Geraghty continued highlighting that the airline has launched $300 million in revenue initiatives to return JetBlue to profitability and deliver value for its shareholders. Furthermore, JetBlue is moving forward with “renewed rigor,” according to the current CEO, adding that the carrier will refocus its energy and play to its strengths, which hopefully would deepen its unique competitive positioning.

Explaining the revenue initiatives further, the airline’s financial presentation outlined three fundamental priorities: focus on its core customer, the continuous growth of its loyalty and JetBlue Travel Products brands, and reshaping its cost structure after being thrown into its current operating environment.

In terms of revenues in 2023, the airline earned $9 billion during the year and $2.1 billion in Q4 2023, with the latter number being 4.5% lower Year-on-Year (YOY), as it earned $2.2 billion in Q4 2022. As such, while its yearly operating expenses rose by 4.1%, from $9.4 billion to $9.8 billion, its operating margin has improved by 0.9%, with JetBlue ending 2023 with an operating loss of $230 million. Last year, the carrier’s net operating loss was $298 million.

In total, JetBlue carried 42.5 million passengers in 2023, up 7.5% YoY, with capacity measured in available seat miles (ASM) growing 6.2% to 68.4 billion. However, despite rampant inflation and increasing costs for the airline as well as the whole industry, the carrier’s average fare dropped by 2.4%, with an average passenger paying $211.79 for a ticket.

Meanwhile, the airline’s liquidity metrics were a mixed bag. While its cash reserves and assets increased to $1.1 billion and $13.8 billion, respectively, its debt grew by $1.1 billion to $4.7 billion, resulting in decreased shareholders’ equity metric, measuring $3.3 billion. At the end of last year, JetBlue’s stockholders’ equity, measuring remaining assets available to shareholders after liabilities, was $3.5 billion. Still, the airline has an undrawn $600 million revolving credit facility to utilize.

Re-arranging its network

2023 was difficult for the airline because JetBlue and its partner American Airlines were forced to abandon the NEA, and a US District Judge blocked its merger with Spirit Airlines. As such, the airline said that it would have to reshape its cost structure in its current operating environment, with a slight focus on capital

The carrier plans to defer around $2.5 billion of capital expenditure costs between 2024 and 2027, which means a revised aircraft delivery schedule since airlines’ main capital expenditure costs are aircraft-related payments, including pre-delivery payments to aircraft manufacturers. The airline took delivery of ten Airbus A220 and seven Airbus A321neo aircraft in 2023, resulting in capital expenditures of $1.1 billion, compared to $767 million a year prior. Out of the $1.1 billion, flight equipment capital expenditures totaled $946 million, which included aircraft and spare part purchases, as well as aircraft interior modifications.
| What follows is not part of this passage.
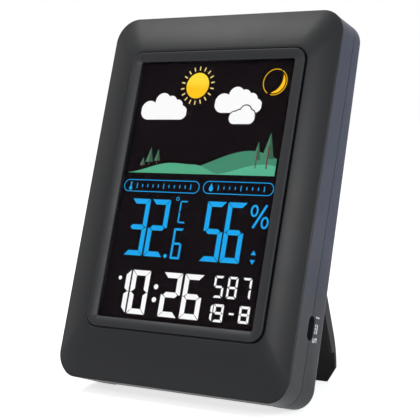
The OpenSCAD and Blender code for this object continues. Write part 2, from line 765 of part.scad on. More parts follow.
// A round button with its retaining flange and a stem to its switch
module button(i) stance() color([0.45, 0.46, 0.5]) rear() {
    b = buttons[i];
    stem_end = board_y1 + switch_h + plunger_h + button_travel + 0.15;
    stem_out = stem_end - rear_y(b[1] + 4);
    bar(b[0], b[1], -wall - 0.2, button_out, button_r);
    bar(b[0], b[1], -wall - 0.2 - button_flange_t, -wall - 0.2, button_flange_r);
    bar(b[0], b[1], stem_out, -wall - 0.2, stem_r);
}

module set_button() button(0);
module up_button() button(1);
module down_button() button(2);
module alarm_button() button(3);
module light_button() button(4);

// ---- Stand ----

// Points along the leg's profile at a distance in from its outer face, from
// a straight start at one height through a bend from one angle to another
function leg_curve(inset, bend) = concat([[hinge_in - inset, -bend[2]]],
    [for (k = [0:bend_steps]) let (a = bend[0] + (bend[1] - bend[0]) * k / bend_steps)
        bend_centre + (leg_bend_r - inset) * [cos(a), -sin(a)]]);
function backwards(points) = [for (k = [len(points) - 1:-1:0]) points[k]];

// Carries a profile of the leg along the hinge axis from x0 to x1
module along_hinge(x0, x1) {
    translate([x0, 0, 0]) rotate([90, 0, 90]) linear_extrude(x1 - x0) children();
}

// The leg: a plate with a curved end, side flanges and a heel that stops it
module stand_leg() stance() color([0.42, 0.42, 0.43]) leg_frame() difference() {
    union() {
        intersection() {
            along_hinge(-leg_w / 2, leg_w / 2) polygon(concat(leg_curve(0, [0, leg_bend + 3, -leg_top]),
                backwards(leg_curve(leg_t, [0, leg_bend + 3, -leg_top]))));
            rotate([90, 0, 0]) linear_extrude(leg_bend_r * 2, center = true) polygon([
                [-leg_w / 2, leg_top], [leg_w / 2, leg_top], [leg_w / 2, -leg_reach + foot_rise],
                [leg_w / 2 - foot_cut, -leg_reach - 1], [-leg_w / 2 + foot_cut, -leg_reach - 1],
                [-leg_w / 2, -leg_reach + foot_rise]]);
        }
        for (x = [-leg_w / 2, leg_w / 2 - leg_flange_t]) along_hinge(x, x + leg_flange_t)
            polygon(concat(leg_curve(0, [0, flange_turn, 0]),
                [bend_centre + (leg_bend_r - flange_end_d) * [cos(flange_turn), -sin(flange_turn)]],
                [[hinge_in - flange_d, 0]]));
        for (x = [-leg_w / 2, leg_w / 2 - ear_w]) {
            along_hinge(x, x + ear_w) circle(hinge_in - 0.1);
            along_hinge(x, x + ear_w) square([hinge_in, leg_top]);
        }
    }
    along_hinge(-leg_w, leg_w) circle(pin_r + pin_fit);
    // the foot's sole, level with the floor when the leg is open
    translate([0, foot_mid[0], foot_mid[1]]) rotate([lean - wedge - open_angle, 0, 0])
        block([-leg_w, -leg_w, -leg_w], [leg_w, leg_w, 0]);
}

// The two pins that the leg turns on
module hinge_pins() stance() color([0.7, 0.7, 0.72]) for (x = [-1, 1]) rear()
    translate([x * (recess_w / 2 + pin_socket - pin_len / 2 - 0.2), -hinge_in, hinge_z])
        rotate([0, 90, 0]) cylinder(h = pin_len, r = pin_r, center = true);

module case_screws() stance() color([0.6, 0.6, 0.62]) for (p = screw_places) difference() {
    union() {
        bar(p[0], p[1], seat_y, seat_y + screw_head_t, screw_head_r);
        bar(p[0], p[1], seat_y - case_screw_len, seat_y + skin, case_screw_r);
    }
    for (a = [0, 90]) translate([p[0], seat_y + screw_head_t, p[1]]) rotate([0, a, 0])
        cube([3, 1.6, 0.7], center = true);
}

front_frame();
mid_housing();
rear_cover();
display_bezel();
display_window();
lcd_panel();
light_guide();
reflector_film();
backlight_strip();
lcd_holder();
display_ribbon();
main_board();
board_chips();
tact_switches();
board_screws();
usb_board();
usb_shell();
usb_tongue();
climate_sensor();
buzzer();
battery_cell_a();
battery_cell_b();
battery_cell_c();
battery_springs();
battery_plates();
battery_door();
set_button();
up_button();
down_button();
alarm_button();
light_button();
stand_leg();
hinge_pins();
case_screws();
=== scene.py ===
"""Looks of the home weather station: smooth shells, the lit display, printed marks and moulded finishes.

Every shape is worked out in the case frame, in millimetres: X to the right seen from the front,
Y backwards from the front ridge, Z up along the face. place() carries it into the shared frame.
"""
import json
import math

import bmesh
import bpy
import numpy as np
from mathutils import Euler, Matrix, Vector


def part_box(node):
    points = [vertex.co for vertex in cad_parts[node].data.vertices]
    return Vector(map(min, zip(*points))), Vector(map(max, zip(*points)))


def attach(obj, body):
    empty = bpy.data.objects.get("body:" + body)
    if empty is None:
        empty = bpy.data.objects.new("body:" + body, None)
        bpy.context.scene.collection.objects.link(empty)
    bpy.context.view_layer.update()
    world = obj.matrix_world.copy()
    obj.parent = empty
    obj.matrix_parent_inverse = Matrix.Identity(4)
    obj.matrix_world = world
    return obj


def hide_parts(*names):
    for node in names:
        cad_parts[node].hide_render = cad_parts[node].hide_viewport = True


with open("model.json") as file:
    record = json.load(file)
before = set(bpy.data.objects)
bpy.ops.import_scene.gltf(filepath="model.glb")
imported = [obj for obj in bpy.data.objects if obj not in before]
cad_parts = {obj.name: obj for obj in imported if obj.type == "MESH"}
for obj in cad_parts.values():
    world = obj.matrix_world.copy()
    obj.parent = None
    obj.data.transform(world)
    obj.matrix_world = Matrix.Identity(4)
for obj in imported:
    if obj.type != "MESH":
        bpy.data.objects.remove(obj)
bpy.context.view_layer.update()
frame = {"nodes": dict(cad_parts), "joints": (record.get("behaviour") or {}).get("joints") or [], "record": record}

# ---- Sizes, in millimetres, as in the part ----

MM = 0.001

# The case: its width from the frame, its height along the face, and its depth at the top and the bottom
CASE_W = (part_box("mid_housing")[1].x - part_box("mid_housing")[0].x) / MM
CASE_H = 185.0
CORNER_R = 10.0
DEPTH_TOP, DEPTH_BOTTOM = 25.2, 31.5
WEDGE = math.atan((DEPTH_BOTTOM - DEPTH_TOP) / CASE_H)

# The front frame: its fall from ridge to edge, and how far it stands over the case at sides and top
FRAME_FALL = 3.6
FRAME_POWER = 1.5
FRAME_OVER, FRAME_OVER_TOP = 1.1, 0.6
FRAME_R = 12.5
FRONT_W, FRONT_H = CASE_W + 2 * FRAME_OVER, CASE_H + FRAME_OVER_TOP
RIDGE_R = 7.0

# The seam behind the front frame: its width, and how far its floor lies inside the case's side
FRONT_SEAM = 0.5
SEAM_IN = 0.8

# The side band: its start behind the seam, its front wall, and the clearance around what sits in it
BAND_Y0 = FRAME_FALL + FRONT_SEAM
FLANGE_T = 1.4
FIT = 0.1

# The window: its size from the frame and along the face, its foot, and how deep it lies
WINDOW_W = (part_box("display_window")[1].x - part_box("display_window")[0].x) / MM
WINDOW_H, WINDOW_Z, WINDOW_R = 129.8, 31.0, 1.2
WINDOW_SET, WINDOW_T = 1.0, 1.0
WINDOW_IN = 0.85

# The bezel: its width on each side, its crown above the ridge, the gap around it and its hidden flange
BEVEL_SIDE, BEVEL_TOP, BEVEL_BOTTOM = 5.9, 5.0, 5.1
BEZEL_OUT, BEZEL_EDGE, BEZEL_POWER = 0.9, 0.5, 1.7
BEZEL_GAP, BEZEL_GAP_TOP, BEZEL_GAP_D = 0.6, 0.3, 1.8
BEZEL_FLANGE, BEZEL_FLANGE_T = 3.0, 1.5
RIDGE_W = WINDOW_W + 2 * (BEVEL_SIDE + BEZEL_GAP)
RIDGE_Z0 = WINDOW_Z - BEVEL_BOTTOM - BEZEL_GAP
RIDGE_Z1 = WINDOW_Z + WINDOW_H + BEVEL_TOP + BEZEL_GAP_TOP

# The rear face's normal is the battery door's way out; the front face leans further by the wedge
DOOR_AXIS = next(j["axis"] for j in frame["joints"] if j["name"] == "battery_door_lift")
LEAN = math.asin(-DOOR_AXIS[2]) + WEDGE
WINDOW_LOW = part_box("display_window")[0]
ORIGIN_Y = WINDOW_LOW.y / MM - WINDOW_SET * math.cos(LEAN) - WINDOW_Z * math.sin(LEAN)
ORIGIN_Z = WINDOW_LOW.z / MM + (WINDOW_SET + WINDOW_T) * math.sin(LEAN) - WINDOW_Z * math.cos(LEAN)


def place(points):
    """Case frame in mm to shared frame in m: a turn by the lean about X, then a shift."""
    p = np.asarray(points, float)
    c, s = math.cos(LEAN), math.sin(LEAN)
    return np.stack([p[..., 0], p[..., 1] * c + p[..., 2] * s + ORIGIN_Y,
                     -p[..., 1] * s + p[..., 2] * c + ORIGIN_Z], -1) * MM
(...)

On January 26, 2024, JetBlue and Airbus agreed to revise the airline’s delivery schedule. As such, the airline will now receive 90 aircraft, split between 65 Airbus A220 and 25 A321neos, from 2024 to 2027, with 11 A220 and 30 A321neo aircraft delivered after 2027. As of December 31, 2023, JetBlue had 300 aircraft, with an average operational fleet of 282 aircraft in 2023.
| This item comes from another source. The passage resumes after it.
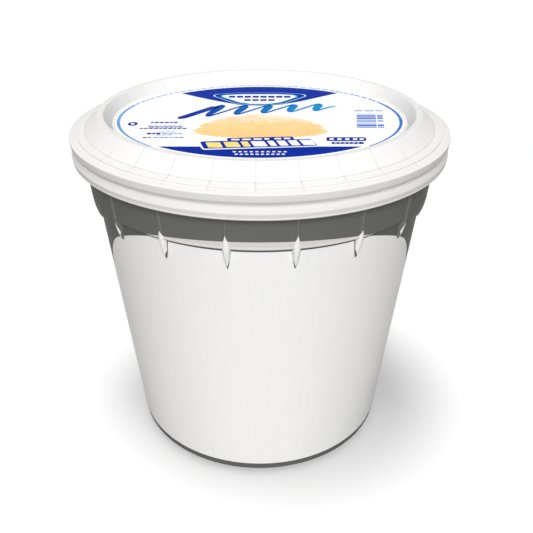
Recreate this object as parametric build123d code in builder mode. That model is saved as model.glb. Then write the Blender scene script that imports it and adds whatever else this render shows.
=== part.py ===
from build123d import *
import os
from math import asin, cos, hypot, radians, sin

# A round tapered ice cream tub with a press-on lid, two wrap labels on the wall
# and a round label in the lid. Millimetres, +Z up, origin at the centre of the
# base, front towards -Y. The tub is shut, so the tub and its fill are one solid.

# Tub wall
BASE_RADIUS = 78.5       # where the wall's straight line meets the base plane
WALL_TAPER = 0.1004      # growth of the wall's radius for each mm of height
WALL_HEIGHT = 158.9      # base plane to the collar's lower edge
BASE_ROUND = 2.5         # rounding of the base edge
FOOT_WIDTH = 5.0         # ring that the tub stands on
FOOT_DEPTH = 1.2         # recess inside that ring

# Collar, the thicker band below the lid
COLLAR_STEP = 2.4        # how far the collar stands out from the wall
COLLAR_BAND = 19.1       # height of the collar that shows below the lid
COLLAR_BEVEL = 0.5       # bevel of the collar's lower edge

# Ribs, which run down the collar and fade out in a V on the wall
RIB_COUNT = 18
RIB_START = 10.5         # first rib, degrees from the front towards +X
RIB_PROUD = 0.6          # how far a rib stands out from the collar
RIB_HALF_WIDTH = 2.75    # half the width from the collar's lower edge upwards
RIB_ROOT = 1.0           # how deep a rib's root reaches into the wall
RIB_SHOULDER = 0.7       # share of its depth at which a rib's flank turns in
RIB_FACE_SHARE = 0.85    # share of its width that is left there
RIB_FLAT_SHARE = 0.425   # share of its width that its flat face has
RIB_FOOT = 11.9          # height of the V below the collar
RIB_TIP_SHARE = 0.04     # size of the V's blunt tip as a share of the whole rib
RIB_STEPS = 4            # sections in the V

# Lid, measured from the collar under its lower edge and upwards from there
LID_WALL = 1.5           # thickness of the lid
LID_OVERHANG = 7.0       # rim's outer face beyond the collar
SKIRT_DEPTH = 15.1       # lower edge up to the foot of the bead
LOWER_BAND = 6.3         # height of the skirt's lower band
GROOVE_WIDTH = 1.4       # groove between the skirt's two bands
GROOVE_DEPTH = 1.6
GROOVE_SLOPE = 0.5333    # how far each side of the groove slopes
BAND_INSET = 0.25        # lower band lies this far inside the rim band
LIP = 0.8                # width of the bevel on the lid's lower edge
LIP_HEIGHT = 1.6         # height of that bevel
RIM_ROUND = 3.2          # rounding between the rim band and the flange
FLANGE_WIDTH = 8.7       # rim's outer face in to the foot of the bead
FLANGE_FALL = 1.7        # how far the flange falls towards the rim
BEAD_OUTER = 7.3         # width of the bead's outer slope
BEAD_HEIGHT = 7.3        # height of the bead above the flange
CREST_WIDTH = 3.3        # flat top of the bead
CREST_ROUND = 1.0
BEAD_INNER = 4.2         # width of the bead's inner slope
PANEL_DEPTH = 5.9        # recess of the panel below the crest

# Fits
LID_GAP = 0.3            # clearance between the lid and the tub's rim
RIM_DEPTH = 5.0          # height of the tub's rim inside the skirt

# Labels
LABEL_FILM = 0.3         # thickness of the label film
LABEL_BOTTOM = 5.5       # lower edge of the wall label above the base plane
LABEL_CORNER = 6.0       # rounding of the label's lower corners
LABEL_RISE = 4.7         # upper edge's height at the front above the collar's lower edge
LABEL_HALF_ANGLE = 78.0  # side edge of the label, degrees from its middle
LABEL_SHOULDER = 54.0    # where the label's upper corner starts to round off
LABEL_CORNER_DROP = 53.0 # height of that rounded upper corner
LABEL_BEND = 15.56       # fall of the upper edge with the square of its angle
LABEL_BEND_FAR = 5.63    # and with the fourth power
LABEL_STEPS = 12         # points along half of the upper edge
LID_LABEL_MARGIN = 1.8   # panel's edge to the lid label's edge

FRONT = -90.0            # angle of the front, from +X


def wall_radius(height):
    return BASE_RADIUS + WALL_TAPER * height


def collar_radius(height):
    return wall_radius(height) + COLLAR_STEP


# Heights and radii that follow from the sizes above
LID_BOTTOM = WALL_HEIGHT + COLLAR_BAND
BEAD_FOOT = LID_BOTTOM + SKIRT_DEPTH
CREST = BEAD_FOOT + BEAD_HEIGHT
PANEL = CREST - PANEL_DEPTH
LID_RADIUS = collar_radius(LID_BOTTOM) + LID_OVERHANG
FOOT_RADIUS = LID_RADIUS - FLANGE_WIDTH
CREST_OUTER = FOOT_RADIUS - BEAD_OUTER
CREST_INNER = CREST_OUTER - CREST_WIDTH
PANEL_RADIUS = CREST_INNER - BEAD_INNER
SKIRT_INSIDE = LID_RADIUS - GROOVE_DEPTH - LID_WALL

# The lid's top surface as a line from the axis out to the flange's edge
LID_TOP = [
    (0, PANEL),
    (PANEL_RADIUS, PANEL),
    (CREST_INNER, CREST),
    (CREST_OUTER, CREST),
    (FOOT_RADIUS, BEAD_FOOT),
    (LID_RADIUS, BEAD_FOOT - FLANGE_FALL),
]


def shifted(points, gap):
    """The line through the points, moved by gap to its lower side, corners mitred."""
    normals = []
    for start, end in zip(points, points[1:]):
        run = end[0] - start[0]
        rise = end[1] - start[1]
        length = hypot(run, rise)
        normals.append((rise / length, -run / length))
    before = [normals[0]] + normals
    after = normals + [normals[-1]]
    moved = []
    for point, a, b in zip(points, before, after):
        scale = gap / (1 + a[0] * b[0] + a[1] * b[1])
        moved.append((point[0] + scale * (a[0] + b[0]), point[1] + scale * (a[1] + b[1])))
    return moved


def radius_at(start, end, height):
    """Where the line from start to end crosses a height."""
    share = (height - start[1]) / (end[1] - start[1])
    return start[0] + share * (end[0] - start[0])


def height_at(start, end, radius):
    """Where the line from start to end crosses a radius."""
    share = (radius - start[0]) / (end[0] - start[0])
    return start[1] + share * (end[1] - start[1])


def tub_profile():
    """Points of half the tub's section, from the axis up over the rim and down."""
    seat = PANEL - LID_WALL
    under = shifted(LID_TOP, LID_WALL + LID_GAP)
    rim_radius = SKIRT_INSIDE - LID_GAP
    rim_top = height_at(under[4], under[5], rim_radius)
    rim_bottom = rim_top - RIM_DEPTH
    foot_inside = BASE_RADIUS - BASE_ROUND - FOOT_WIDTH
    return [
        (0, seat),
        (radius_at(under[1], under[2], seat), seat),
        under[2],
        under[3],
        under[4],
        (rim_radius, rim_top),
        (rim_radius, rim_bottom),
        (collar_radius(rim_bottom), rim_bottom),
        (collar_radius(WALL_HEIGHT + COLLAR_BEVEL), WALL_HEIGHT + COLLAR_BEVEL),
        (collar_radius(WALL_HEIGHT) - COLLAR_BEVEL, WALL_HEIGHT),
        (wall_radius(WALL_HEIGHT), WALL_HEIGHT),
        (BASE_RADIUS, 0),
        (foot_inside, 0),
        (foot_inside, FOOT_DEPTH),
        (0, FOOT_DEPTH),
    ]


def lid_outside():
    """Points of the lid's outer face, from its lower edge up to the bead."""
    band = LID_RADIUS - BAND_INSET
    groove = LID_RADIUS - GROOVE_DEPTH
    groove_bottom = LID_BOTTOM + LOWER_BAND
    groove_top = groove_bottom + GROOVE_WIDTH
    return [
        (band - LIP, LID_BOTTOM),
        (band, LID_BOTTOM + LIP_HEIGHT),
        (band, groove_bottom),
        (groove, groove_bottom + GROOVE_SLOPE),
        (groove, groove_top),
        (LID_RADIUS, groove_top + GROOVE_SLOPE),
        (LID_RADIUS, BEAD_FOOT - FLANGE_FALL),
        (FOOT_RADIUS, BEAD_FOOT),
    ]


def label_top(angle):
    """Height of the wall label's upper edge at an angle from its middle, degrees."""
    turn = radians(angle)
    height = WALL_HEIGHT + LABEL_RISE - LABEL_BEND * turn ** 2 - LABEL_BEND_FAR * turn ** 4
    if angle > LABEL_SHOULDER:
        share = (angle - LABEL_SHOULDER) / (LABEL_HALF_ANGLE - LABEL_SHOULDER)
        height -= LABEL_CORNER_DROP * (1 - cos(asin(min(share, 1))))
    return height


# --- rib ---------------------------------------------------------------------
def rib_section(height, depth, half_width):
    """Corners of a rib's section, from its root in the wall out to its flat face."""
    wall = wall_radius(height)
    return [
        (wall - RIB_ROOT, -half_width),
        (wall, -half_width),
        (wall + RIB_SHOULDER * depth, -half_width * RIB_FACE_SHARE),
        (wall + depth, -half_width * RIB_FLAT_SHARE),
        (wall + depth, half_width * RIB_FLAT_SHARE),
        (wall + RIB_SHOULDER * depth, half_width * RIB_FACE_SHARE),
        (wall, half_width),
        (wall - RIB_ROOT, half_width),
    ]


def rib_sections():
    """Height, depth and half width of each section, from the V's tip up."""
    depth = COLLAR_STEP + RIB_PROUD
    tip = WALL_HEIGHT - RIB_FOOT
    sections = []
    for step in range(RIB_STEPS + 1):
        share = max(step / RIB_STEPS, RIB_TIP_SHARE)
        swell = sin(radians(90 * share))
        sections.append((tip + share * RIB_FOOT, depth * swell, RIB_HALF_WIDTH * share))
    sections.append((LID_BOTTOM + LIP, depth, RIB_HALF_WIDTH))
    return sections


with BuildPart() as rib:
    for height, depth, half_width in rib_sections():
        with BuildSketch(Plane.XY.offset(height)):
            Polygon(*rib_section(height, depth, half_width), align=None)
    loft(ruled=True)

# --- tub ---------------------------------------------------------------------
with BuildPart() as tub:
    with BuildSketch(Plane.XZ):
        with BuildLine():
            FilletPolyline(
                *tub_profile(),
                radius=[0] * 10 + [BASE_ROUND, 0, 0],
            )
            Line((0, FOOT_DEPTH), (0, PANEL - LID_WALL))
        make_face()
    revolve(axis=Axis.Z)
    with PolarLocations(0, RIB_COUNT, start_angle=FRONT + RIB_START):
        add(rib.part)
tub.part.label = "tub"

# --- lid ---------------------------------------------------------------------
underside = shifted(LID_TOP, LID_WALL)
skirt_top = height_at(underside[4], underside[5], SKIRT_INSIDE)

with BuildPart() as lid:
    with BuildSketch(Plane.XZ):
        with BuildLine():
            FilletPolyline(
                (0, PANEL - LID_WALL),
                *underside[1:5],
                (SKIRT_INSIDE, skirt_top),
                (SKIRT_INSIDE, LID_BOTTOM),
                *lid_outside(),
                *reversed(LID_TOP[:4]),
                radius=[0] * 12 + [RIM_ROUND, 0, CREST_ROUND, CREST_ROUND, 0],
            )
            Line((0, PANEL), (0, PANEL - LID_WALL))
        make_face()
    revolve(axis=Axis.Z)
lid.part.label = "lid"

# --- lid label ---------------------------------------------------------------
with BuildPart() as lid_label:
    with BuildSketch(Plane.XY.offset(PANEL)):
        Circle(PANEL_RADIUS - LID_LABEL_MARGIN)
    extrude(amount=LABEL_FILM)
lid_label.part.label = "lid_label"


# --- wall labels -------------------------------------------------------------
def label_outline():
    """Points of half the label's upper edge on the front plane, from the middle out."""
    points = []
    for step in range(LABEL_STEPS + 1):
        angle = LABEL_HALF_ANGLE * sin(radians(90 * step / LABEL_STEPS))
        height = label_top(angle)
        points.append((wall_radius(height) * sin(radians(angle)), height))
    return points


edge = label_outline()
corner = (wall_radius(LABEL_BOTTOM) * sin(radians(LABEL_HALF_ANGLE)), LABEL_BOTTOM)

with BuildPart() as label_front:
    with BuildSketch(Plane.XZ):
        Polygon(
            (wall_radius(LABEL_BOTTOM), LABEL_BOTTOM),
            (wall_radius(LABEL_BOTTOM) + LABEL_FILM, LABEL_BOTTOM),
            (wall_radius(WALL_HEIGHT) + LABEL_FILM, WALL_HEIGHT),
            (wall_radius(WALL_HEIGHT), WALL_HEIGHT),
            align=None,
        )
    revolve(axis=Axis.Z)
    with BuildSketch(Plane.XZ):
        with BuildLine():
            Spline(*edge)
            FilletPolyline(edge[-1], corner, (0, LABEL_BOTTOM), radius=LABEL_CORNER)
            Line((0, LABEL_BOTTOM), edge[0])
        make_face()
        mirror(about=Plane.YZ)
    extrude(amount=LID_RADIUS, mode=Mode.INTERSECT)
    with PolarLocations(0, RIB_COUNT, start_angle=FRONT + RIB_START):
        add(rib.part, mode=Mode.SUBTRACT)
label_front.part.label = "label_front"

with BuildPart() as label_back:
    add(label_front.part, rotation=(0, 0, 180))
label_back.part.label = "label_back"

# --- files -------------------------------------------------------------------
os.makedirs("parts", exist_ok=True)
for piece in (tub, lid, lid_label, label_front, label_back):
    export_step(piece.part, f"parts/{piece.part.label}.step")
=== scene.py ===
"""Looks of a shut round ice cream tub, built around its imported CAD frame.

Sizes are in millimetres and become metres where a mesh is made. Azimuths are in degrees
from the tub's front (-Y) towards +X. Heights are above the plane that the tub stands on.
"""
import logging
import math
from dataclasses import dataclass, field
from enum import Enum
from typing import Callable, Iterable, Sequence, Union

import bmesh
import bpy
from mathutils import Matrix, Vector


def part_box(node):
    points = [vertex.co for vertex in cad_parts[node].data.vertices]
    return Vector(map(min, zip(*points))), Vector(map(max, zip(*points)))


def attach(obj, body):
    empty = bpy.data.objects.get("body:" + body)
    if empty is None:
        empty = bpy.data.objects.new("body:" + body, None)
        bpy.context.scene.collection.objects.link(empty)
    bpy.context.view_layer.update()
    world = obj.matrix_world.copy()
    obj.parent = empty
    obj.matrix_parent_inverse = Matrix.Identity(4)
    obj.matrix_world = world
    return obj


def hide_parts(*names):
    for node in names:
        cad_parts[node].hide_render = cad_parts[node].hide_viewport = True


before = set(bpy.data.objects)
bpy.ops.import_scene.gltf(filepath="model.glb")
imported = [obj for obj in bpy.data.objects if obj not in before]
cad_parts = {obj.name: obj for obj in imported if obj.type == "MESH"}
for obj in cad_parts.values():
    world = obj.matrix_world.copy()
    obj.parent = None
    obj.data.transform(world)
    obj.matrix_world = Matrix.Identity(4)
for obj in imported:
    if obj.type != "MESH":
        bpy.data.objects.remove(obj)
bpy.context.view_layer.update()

MM = 0.001
WHITE = (1.0, 1.0, 1.0, 1.0)
NEARLY_STRAIGHT = 0.02        # corners that turn by less than this stay as they are, in radians
ARC_SHARE = 0.48              # largest share of a side that a corner's arc may take
LOG = logging.getLogger("ice_cream_tub")

Flat = tuple[float, float]
Corner = tuple[float, float, float]     # a flat point and the radius that rounds it
Point = tuple[float, float, float]
Colour = tuple[float, float, float, float]
NodeInput = Union[float, Sequence[float], bpy.types.NodeSocket]


class Slot(Enum):
    """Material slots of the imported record."""

    TUB = "tub_plastic"
    LID = "lid_plastic"
    LID_LABEL = "lid_label_film"
    WALL_LABEL = "wall_label_film"


# --- flat and solid geometry -------------------------------------------------
def at(azimuth: float, radius: float, height: float) -> Point:
    """Point on a ring around the tub's axis.

    Args:
        azimuth: Degrees from the front towards +X.
        radius: Distance from the axis.
        height: Height above the base plane.

    Returns:
        The point's three coordinates in millimetres.
    """
    turn = math.radians(azimuth)
    return (radius * math.sin(turn), -radius * math.cos(turn), height)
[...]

The latest Pratt & Whitney engine issues should result in JetBlue not having between 13 and 15 aircraft in service, with estimated engine turnaround times being up to 360 days. As of December 31, 2023, the airline had six aircraft on the ground (AOG).

As a result, with fewer aircraft deliveries, the phasing out of the Embraer E190 fleet, and the Pratt & Whitney PW1000G engine family issues, the airline expects that its capacity, measured in ASMs, will be down in the low single digits in 2024 compared to 2023. Q1 2024 capacity was estimated to be down between -6% and -3%, with the quarter’s revenues declining between 9% and 5%.

Its yearly revenues should stay flat while its cost per ASM (CASM), excluding fuel, will increase by mid-to-high single digits in 2024. However, the company still expected that its operating margin should be approaching breakeven in 2024.